A loud blast was heard in the Afghan capital Kabul Sunday by Agence France-Presse (AFP) journalists, hours after United States officials warned of the possibility of a terrorist attack.
A security official from the recently deposed government told AFP it was a rocket that "initial information shows hit a house."
According to The Associated Press (AP) the rocket struck a neighborhood just northwest of Kabul Hamid Karzai International Airport as the U.S. evacuation there winds down following the Taliban's lightning takeover of the country, killing a child, an Afghan police chief said.
Fears over another terror attack on Kabul were mounting across Afghanistan. Recent Daesh-affiliated suicide bombings outside the airport killed over 180 people, including 13 American soldiers.
Earlier, U.S. President Joe Biden warned that another attack was highly likely before evacuations concluded. The Pentagon said Saturday that retaliatory drone strikes had killed two "high-level" Daesh terrorists in eastern Afghanistan, but Biden warned of more attacks from the group.
"The situation on the ground continues to be extremely dangerous, and the threat of terrorist attacks on the airport remains high," Biden said. "Our commanders informed me that an attack is highly likely in the next 24-36 hours."
The U.S. Embassy in Kabul later released an alert warning of credible threats at specific areas of the airport, including access gates. In recent years, Daesh's Afghanistan-Pakistan chapter has been responsible for some of the deadliest attacks in those countries. They have massacred civilians at mosques, public squares, schools and even hospitals.
The Daesh attack has forced the U.S. military and the Taliban into a form of cooperation to ensure security at the airport that was unthinkable only two weeks ago. On Saturday, Taliban fighters escorted a steady stream of Afghans from buses to the main passenger terminal, handing them over to U.S. forces for evacuation.
The troops were seen throughout the civilian side of the airport grounds and annex buildings, while U.S. Marines peered at them from the passenger terminal roof. After a 20-year war, the foes were within open sight of each other, separated by just 30 meters (100 feet). Also in view of the U.S. troops were the Taliban's "Badri" special forces in American Humvees gifted to the now-vanquished Afghan army.
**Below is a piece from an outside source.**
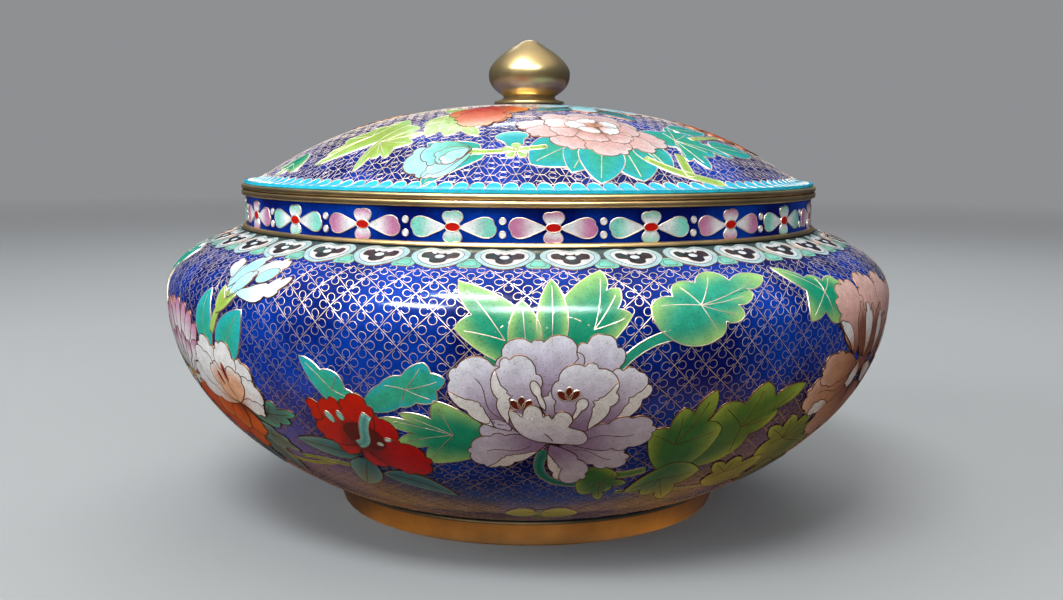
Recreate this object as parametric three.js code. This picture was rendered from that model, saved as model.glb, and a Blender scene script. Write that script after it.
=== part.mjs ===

Taliban spokesperson Bilal Karimi tweeted that the group's fighters had already moved into parts of the military side of the airport, but the Pentagon stressed that U.S. forces retained control over the gates and the airlift. Pentagon spokesperson John Kirby said U.S. troops had started withdrawing – without saying how many were left.
More than 112,000 people have fled Afghanistan via the massive U.S.-led evacuation since the Taliban swept back into power two weeks ago, and the operation is winding down despite Western powers saying thousands may be left behind.